= Thanippara =

Village in Kerala, India

Thanippara is a location in Manjeri Municipality in Malappuram district of Kerala State of south India.

==Culture==
Thanippara village is a predominantly Muslim populated area. Hindus exist in comparatively smaller numbers. So the culture of the locality is based upon Muslim traditions. Duff Muttu, Kolkali and Aravanamuttu are common folk arts of this locality. There are many libraries attached to mosques giving a rich source of Islamic studies. Most of the books are written in Arabi-Malayalam which is a version of the Malayalam language written in Arabic script.

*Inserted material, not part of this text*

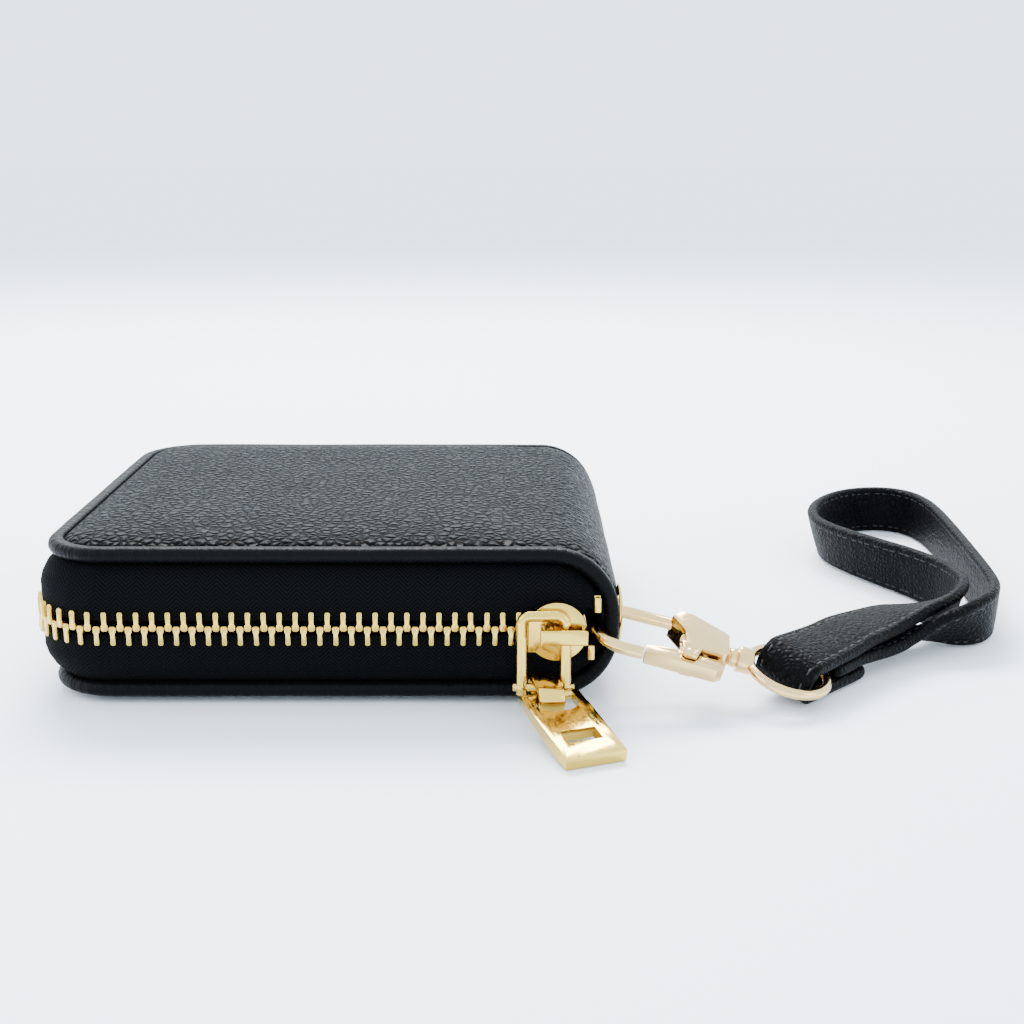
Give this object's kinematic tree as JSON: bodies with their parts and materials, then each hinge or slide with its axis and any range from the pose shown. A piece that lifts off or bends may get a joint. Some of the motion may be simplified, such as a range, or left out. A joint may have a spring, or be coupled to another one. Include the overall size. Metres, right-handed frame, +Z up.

People gather in mosques for the evening prayer and continue to sit there after the prayers discussing social and cultural issues. Business and family issues are also sorted out during these evening meetings. The Hindu minority of this area keeps their rich traditions by celebrating various festivals in their temples. Hindu rituals are done here with a regular devotion like other parts of Kerala.

==Transportation==
Thanipara village connects to other parts of India through Manjeri town. National highway No.66 passes through Parappanangadi and the northern stretch connects to Goa and Mumbai. The southern stretch connects to Cochin and Trivandrum. National Highway No.966 connects to Palakkad and Coimbatore. The nearest airport is at Kozhikode. The nearest major railway station is at Tirur.